With the soft light of my phone I felt like a character from a horror film. At any moment now the grotesque scene before me would spring to life and chase me to the ends of the earth, or my life.
“Welp, that’s nice,” I said taking an extra quick scan and then turning from the entrance to step lightly into the glow of the temple. “Let’s go inside the temple now.”
Inside of Wat Phumin a large set of four Buddha images benevolently welcomed me in. They stared off into the four directs, seemingly warding off the evils we had just witnessed.
The temple was originally built in 1596 at the behest of a ruler of Nan called Prachao Cheabut Phrommin. Its shape was unique with a crucifix form, but the temple’s most intriguing attribute would be added much later.
From 1867 to 1875 the temple underwent renovations. It was at this time that the most famous aspect of the temple was commissioned by the last king of Nan—its mural.
The mural, as the online tourists/tourism authority community puts it, depicts scenes from the Buddhist Jakata stories, which represent the past lives of Buddha—and a record of everyday life in Nan at the time.
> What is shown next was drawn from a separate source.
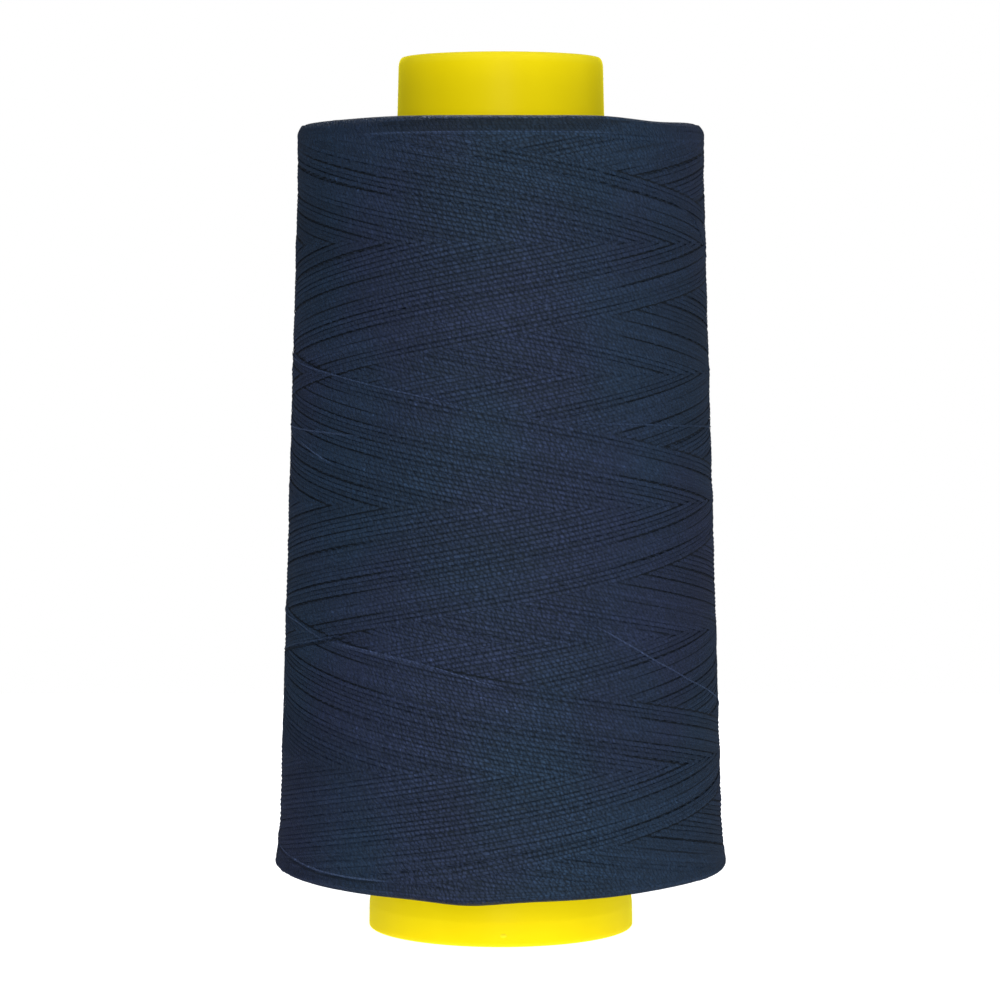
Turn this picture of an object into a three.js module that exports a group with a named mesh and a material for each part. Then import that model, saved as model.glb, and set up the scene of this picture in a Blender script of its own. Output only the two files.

There are images documenting the hairstyles, fashion, social actions like smoking hand-rolled cheroots and perception of the foreigners visiting the area.
In 1893 a Thai Lue artist from Laos, called Thit Buaphan, took up his brush and didn’t finish the piece until 20 years later. That year was a rough time, with France slurping up Siam’s (Thailand’s old name) northern tributary states—Nan among them.
The principality felt abandoned, and as the story goes this feeling was meant to be forever displayed in the mural through the decision to portray the Jataka, Khaddhana (which depicts an orphan looking for his parents).
In essence, the piece was created to criticize the central rule in Bangkok for their negligence. The semi-independent kingdom hade been left behind by the Thai kingdoms of Sukhothai, Chiang Mai and Ayutthaya, states the Lonely Planet book “Thailand”.
When I walked into the temple I wasn’t aware of any of this history. I just saw three levels of existence: the heavens, humans and hell; people participating in village life; and tons of sexual references.
My eyes darn near popped out of my head as I shuffled around the room.
Snuggling, eye waggling… whoa, fondling… wait are those monkeys copulating?
Turns out this might be a political criticism. Check out this image in daylight.
Do the colours of the waving background behind the monkey remind you of something?
I was shocked out of my sandals (well I was already out of my sandals in respect for the temple but you get the reference).
I literally nabbed my friend and tugged him from corner to corner as I pointed out the “sinful” acts I’d spotted. I assumed the plot was about life sins leading to a presence in hell, which was depicted at the corner I believed was the end.
“Look, there is a couple sneaking around after some fun.”
Was this a giant “forbidden acts” list?
Now though, I feel like a prude.
According to the academic papers I’ve read this mural is just depicting everyday life. Of course I was happy to find at least one paper describing the flirting and fondling in the mural, because on the other hand I was wondering if my mind is permanently in the gutter.
“… gossiping and flirting; there is even a transvestite pointedly involved near women doing ‘women’s work.’”
“… lovers fondle and smirk, their lips puckered.”
– Journal of the Siam Society Vol. 93 2005
The most iconic image of the set though?
The artist, Thit Buaphan, labeled it “Poo Marn Yar Marn” or “Whispering of Love”.
Some say the male is a portrait of the artist himself.
Among the many figures going about their business in the human realm these two are the largest.
Many local artists have been inspired by the mural and created their own interpretations of the scene.
When tourists visit the markets or wander the souvenir shops of Nan this is as the forefront. These two people are stamped on shirts, bookmarks, coffee cups, key chains, books, necklaces, phone covers, scarves, bags, bracelets, cups, plates, and pretty much anything with a flat surface.
They really are the talk of the town.